Newby on What's Next in Election Administration post-PCEA (Hint: It Doesn't Likely Include the EAC)
[Image courtesy of AP via Forbes]
Last night, a year after launching the Presidential Commission on Election Administration – and about a week after receiving its report – President Obama made a quick but significant reference to its work in his State of the Union Address:
[T]he bipartisan commission I appointed, chaired by my campaign lawyer and Governor Romney’s campaign lawyer, came together and have offered reforms so that no one has to wait more than a half hour to vote. Let’s support these efforts.
Early indications are that the Commission wants to keep going, as well; in public events and private conversations, members have said that they want this commission to yield “a project, not just a report” – meaning that they expect and welcome more work on the topics included in their recommendations.
What will that look like on the ground in the field of election administration? Brian Newby has some thoughts in his latest post at ElectionDiary:
As an election administrator, I’m thrilled with the findings and recommendations, but I’ve sat in many of the discussions with the Commission and watched the videos of those meetings I missed. The report often reflects what me and my colleagues have been saying for years, but now those concerns are in a very good, crisp report with recommendations.

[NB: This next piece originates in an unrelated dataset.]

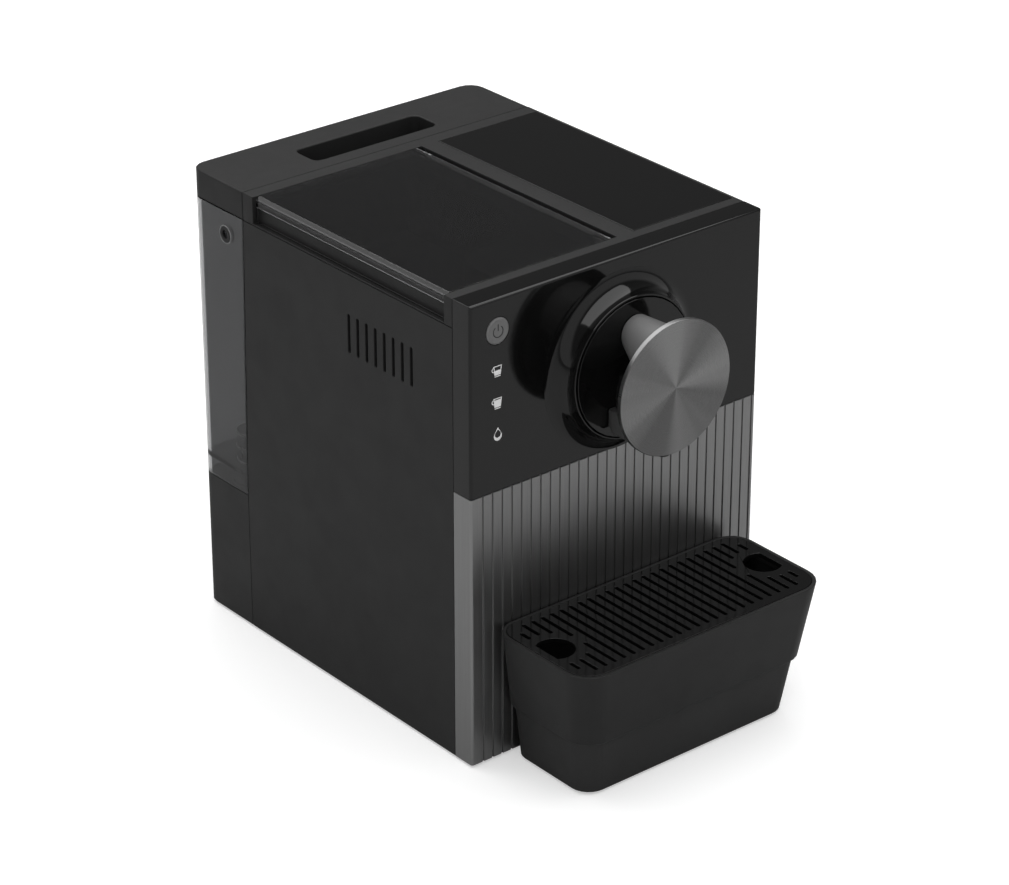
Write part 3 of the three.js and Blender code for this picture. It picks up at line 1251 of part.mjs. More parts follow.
// Foot that carries the tray: a hollow block with a tongue that reaches in over the base plate.
function traySupport() {
  const top = TRAY_SPLIT - FIT;
  const block = trayBlock(TRAY_STEP, FOOT_LIFT, top);
  const hollow = trayBlock(TRAY_STEP + SUPPORT_SKIN, FOOT_LIFT - 1, top - SUPPORT_SKIN);
  const tongueZ = baseTop + FIT;
  const tongueEnd = WALL + FIT + TONGUE_LENGTH;
  const tongue = box(-TONGUE_HALF, TONGUE_HALF, -TRAY_STEP - SUPPORT_SKIN, tongueEnd, tongueZ,
    tongueZ + TONGUE_SKIN);
  const pads = [-PAD_X, PAD_X].map((x) =>
    rodZ(PAD_R, 0, top - SUPPORT_SKIN + 1, x, -TRAY_REACH + 26));
  const screwHoles = [-SCREW_X, SCREW_X].map((x) =>
    rodZ(SCREW_R + FIT, 0, tongueZ + TONGUE_SKIN + 1, x, tongueEnd - 6, 12));
  return cut(join(cut(block, hollow), tongue, ...pads), ...screwHoles);
}

// Screw up through the tongue: its head rests on the tongue, and its shank is in the base plate.
function supportScrew() {
  const seat = baseTop + FIT + TONGUE_SKIN + FIT;
  return turnedZ([
    [0, FOOT_LIFT], [SCREW_R, FOOT_LIFT], [SCREW_R, seat], [SCREW_HEAD_R, seat],
    [SCREW_HEAD_R, seat + 1.2], [SCREW_HEAD_R - 0.8, seat + 2], [0, seat + 2],
  ], 10);
}

// ---------------------------------------------------------------- assembly

piece(machine, 'base_plate', basePlate(), MATT_BLACK);
for (const [name, x, y] of footPlaces()) {
  piece(machine, name, foot(), RUBBER).position.set(x, y, 0);
}
piece(machine, 'front_cover_upper', frontCoverUpper(), GLOSS_BLACK);
piece(machine, 'front_cover_lower', frontCoverLower(), STEEL);
piece(machine, 'side_panel_left', sidePanel(-1), SATIN_BLACK);
piece(machine, 'side_panel_right', sidePanel(1), SATIN_BLACK);
piece(machine, 'rear_housing', rearHousing(), MATT_BLACK);
piece(machine, 'cord_gland', cordGland(), RUBBER);
piece(machine, 'top_frame', topFrame(), SATIN_BLACK);
piece(machine, 'top_panel_right', topPanelRight(), GLOSS_BLACK);
piece(machine, 'capsule_lid', capsuleLid(), TINTED);
piece(machine, 'capsule_bin', capsuleBin(), MATT_BLACK);
const pinMiddle = PIN_LENGTH / 2 - PIN_LENGTH / 3;
piece(machine, 'lid_hinge_pin_front', hingePin(), SPRING_STEEL)
  .position.set(hingeX, openFront + pinMiddle, lidZ);
piece(machine, 'lid_hinge_pin_rear', hingePin(), SPRING_STEEL)
  .position.set(hingeX, openRear - pinMiddle, lidZ);

piece(machine, 'water_tank', waterTank(), SMOKED);
piece(machine, 'tank_lid', tankLid(), SATIN_BLACK);
const valve = new THREE.Group();
valve.position.set(valveX, valveY, tankFloor);
piece(valve, 'tank_valve_cup', valveCup(), SMOKED);
piece(valve, 'tank_valve_plunger', valvePlunger(), WHITE_PLASTIC);
piece(valve, 'tank_valve_washer', valveWasher(), RUBBER);
piece(valve, 'tank_valve_spring', valveSpring(), SPRING_STEEL);
piece(valve, 'tank_socket', tankSocket(), MATT_BLACK);
piece(valve, 'socket_seal', socketSeal(), RUBBER);
machine.add(valve);

const head = new THREE.Group();
head.position.set(0, front, headZ);
piece(head, 'head_collar', headCollar(), GLOSS_BLACK);
piece(head, 'brew_chamber', brewChamber(), MATT_BLACK);
piece(head, 'head_seal', headSeal(), SILICONE);
piece(head, 'needle_plate', needlePlate(), STEEL);
piece(head, 'lock_ring', lockRing(), DARK_GREY);
piece(head, 'pod_holder', podHolder(), GLOSS_BLACK);
piece(head, 'grip_post', postSolid(0), SATIN_GREY);
piece(head, 'coffee_spout', coffeeSpout(), DARK_GREY);
piece(head, 'knob_grip', knobGrip(), GLOSS_BLACK);
piece(head, 'knob_face', knobFace(), STEEL);
machine.add(head);

piece(machine, 'power_button', powerButton(), BUTTON_GREY).position.set(buttonX, 0, buttonZ);
piece(machine, 'button_switch', buttonSwitch(), MATT_BLACK).position.set(buttonX, 0, buttonZ);
piece(machine, 'control_board', controlBoard(), BOARD_GREEN);
piece(machine, 'power_board', powerBoard(), BOARD_GREEN);

piece(machine, 'inner_chassis', innerChassis(), SPRING_STEEL);
piece(machine, 'thermoblock', thermoblock(), CAST_ALUMINIUM);
piece(machine, 'thermostat', thermostat(), BRASS)
  .position.set(blockX[1] - 18, blockFront + 20, 0);
const pump = new THREE.Group();
pump.position.set(pumpX, 0, PUMP_Z);
piece(pump, 'pump', pumpBody(), CAST_ALUMINIUM);
piece(pump, 'pump_cradle', pumpCradle(), WHITE_PLASTIC);
['pump_rubber_front', 'pump_rubber_rear'].forEach((name, i) => {
  piece(pump, name, rubberRing(), RUBBER).position.y = rubberY[i];
});
machine.add(pump);
piece(machine, 'flow_meter', flowMeter(), WHITE_PLASTIC)
  .position.set(meterX, meterY, chassisFoot);
piece(machine, 'hose_socket_to_meter', hoseSocketToMeter(), SILICONE);
piece(machine, 'hose_meter_to_pump', hoseMeterToPump(), SILICONE);
piece(machine, 'hose_pump_to_heater', hosePumpToHeater(), SILICONE);
piece(machine, 'hose_heater_to_head', hoseHeaterToHead(), SILICONE);

const tray = new THREE.Group();
tray.position.set(0, front, 0);
piece(tray, 'tray_support', traySupport(), MATT_BLACK);
piece(tray, 'drip_tray', dripTray(), SATIN_BLACK);
piece(tray, 'drip_grille', dripGrille(), GLOSS_BLACK);
machine.add(tray);
['left', 'right'].forEach((name, i) => {
  piece(machine, `support_screw_${name}`, supportScrew(), SPRING_STEEL)
    .position.set((2 * i - 1) * SCREW_X, front + WALL + FIT + TONGUE_LENGTH - 6, 0);
});

export default machine;
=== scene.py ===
# %% [markdown]
# # A pod coffee machine, finished in Blender
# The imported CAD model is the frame: every piece already has its place and its size. This script
# gives each surface its finish, rounds the edges that a CAD solid leaves sharp, and adds the small
# things that a CAD model leaves out. Lengths are metres, +Z is up, and the front faces -Y.

import json
import math

import bmesh
import bpy
from mathutils import Matrix, Vector


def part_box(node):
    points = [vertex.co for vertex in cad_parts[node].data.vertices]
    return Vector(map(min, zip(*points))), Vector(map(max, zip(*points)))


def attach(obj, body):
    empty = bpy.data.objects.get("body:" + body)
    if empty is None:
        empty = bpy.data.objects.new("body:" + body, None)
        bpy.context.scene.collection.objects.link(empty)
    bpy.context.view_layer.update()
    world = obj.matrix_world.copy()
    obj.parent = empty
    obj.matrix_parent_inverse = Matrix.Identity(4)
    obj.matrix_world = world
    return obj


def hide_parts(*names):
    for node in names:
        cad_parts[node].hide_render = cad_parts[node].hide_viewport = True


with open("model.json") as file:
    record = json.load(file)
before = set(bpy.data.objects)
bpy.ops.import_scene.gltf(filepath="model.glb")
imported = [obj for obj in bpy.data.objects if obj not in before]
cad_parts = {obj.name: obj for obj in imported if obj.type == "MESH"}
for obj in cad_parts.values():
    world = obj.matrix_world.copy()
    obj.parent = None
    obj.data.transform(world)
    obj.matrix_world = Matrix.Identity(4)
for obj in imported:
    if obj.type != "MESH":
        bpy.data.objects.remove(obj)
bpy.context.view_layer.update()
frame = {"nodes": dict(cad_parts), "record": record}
nodes = frame["nodes"]
slot_of = {row["node"]: row["material_slot"] for row in frame["record"]["subparts"]}
body_of = {name: body for body, names in frame["record"]["behaviour"]["bodies"].items()
           for name in names}
MM = 0.001


# %% [markdown]
# ## Camera
# A product view from the front left and a little above. A long lens keeps the upright edges nearly
# parallel. The camera is placed by its aim point, its two angles and its distance, which is easier
# to reason about than a raw position and rotation.

# %% Camera
AIM = Vector((-0.03954, -0.03902, 0.14841))
AZIMUTH = math.radians(39.519)
ELEVATION = math.radians(26.605)
DISTANCE = 1.76
LENS = 127.85
SENSOR = 36
FARTHEST = 50

scene = bpy.context.scene


def linked(name, data):
    """A new object with this data, in the scene."""
    obj = bpy.data.objects.new(name, data)
    scene.collection.objects.link(obj)
    return obj


looking = Vector((math.sin(AZIMUTH) * math.cos(ELEVATION),
                  math.cos(AZIMUTH) * math.cos(ELEVATION),
                  -math.sin(ELEVATION)))
camera_data = bpy.data.cameras.new("view")
camera_data.lens = LENS
camera_data.sensor_width = SENSOR
camera_data.clip_end = FARTHEST
camera = linked("view", camera_data)
camera.location = AIM - looking * DISTANCE
camera.rotation_euler = looking.to_track_quat("-Z", "Y").to_euler()
scene.camera = camera
scene.view_settings.view_transform = "Standard"
print("camera at", [round(v, 4) for v in camera.location])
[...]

How the report gets used, though, remains to be seen.
His initial takeaway, it seems, is that the Outlook [i]sn’t brilliant for the Election Assistance Commission:
First, I really thought the report would put a stake in the ground on the need for the Election Assistance Commission (EAC) to be fully staffed with four Commissioners. There are no Commissioners right now and the EAC’s future seems more uncertain now that we have this report, if that is even possible.
There are many ways to analyze this, but in retrospect this shouldn’t have been surprising at all. If the EAC was a player, the EAC would have been tasked with this election administration study in the first place. It’s a Commission that was created to improve the voter experience, in federal legislation signed by a United States president…
[But] doing a word search in the report for “Election Assistance Commission” only reveals one mention before the end notes. “EAC” is used more often, but always in descriptors of what has been done, not what it can do in the future.
I know there are some logical reasons to think differently, but I think it’s pretty clear that the EAC is now a “was.”
Brian, like me, is planning to mine the PCEA report for more ideas going forward – but I share his view that the Commission’s report likely means that the prognosis for the EAC isn’t good; indeed, renewing the fierce partisan battle in Congress about the agency’s future could siphon off what (let’s be honest, little) momentum might exist to address other recommendations in the PCEA report.
I think this observation from Brian is especially good:
If this were a business environment, the [EAC] would be ripe for a takeover, where assets could be obtained on the cheap and be reconstituted into a more powerful machine. As it is, it feels unfair to all involved to neither invest in nor wind down the EAC.
In short, it appears that the PCEA recognizes that the parties have agreed to disagree about the EAC … which probably means that the agency will stay on the sidelines as the recommendations of the PCEA are implemented across the nation.
Thanks, as always, to Brian for his insights – I look forward to his analysis in future posts!